More specifically, Darby-Hudgens found that for every one-acre increase in minimum lot size requirements, the percentage of affordable housing stock decreases by 3.8 percent. And for every 1 percent increase in the percentage of zones permitting multi-family housing, the amount of affordable housing stock increases 6.64 percent.

The percentage of affordable housing stock available in each municipality ranges from 0 to 40 percent, and more than 60 percent of municipalities have less than 5 percent.

So how does that translate into students’ educational performance?

By limiting the housing choice of Connecticut’s low- and moderate-income families because of restrictive zoning and minimum lot size requirements, families are effectively blocked from residing in communities with some of the best public schools. Thus, children from low- and moderate-income families are not afforded the same educational opportunities as children from more affluent families.

“Demography really matters in Connecticut,” said Darby-Hudgens. “As median income rises, student performance rises.”

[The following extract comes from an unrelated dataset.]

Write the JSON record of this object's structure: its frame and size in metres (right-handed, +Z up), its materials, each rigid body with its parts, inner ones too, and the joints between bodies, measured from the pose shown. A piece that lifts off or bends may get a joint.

She said the state needs to take a hard look at the issues of land-use planning and exclusionary zoning if it really wants to make progress in terms of improving the educational outcomes of all students. Darby-Hudgens agreed with others in describing her findings as “really exciting.”

Indeed, Boggs said that not since 1978 had anyone undertaken such a thorough review of the state’s zoning as Darby-Hudgens and that it is now clear that “zoning is a significant barrier to fair housing choice.” Boggs added that Darby-Hudgens’ research is going to be part of a state report that should come out in the next few months, and that her research will “inform the work of the task force.”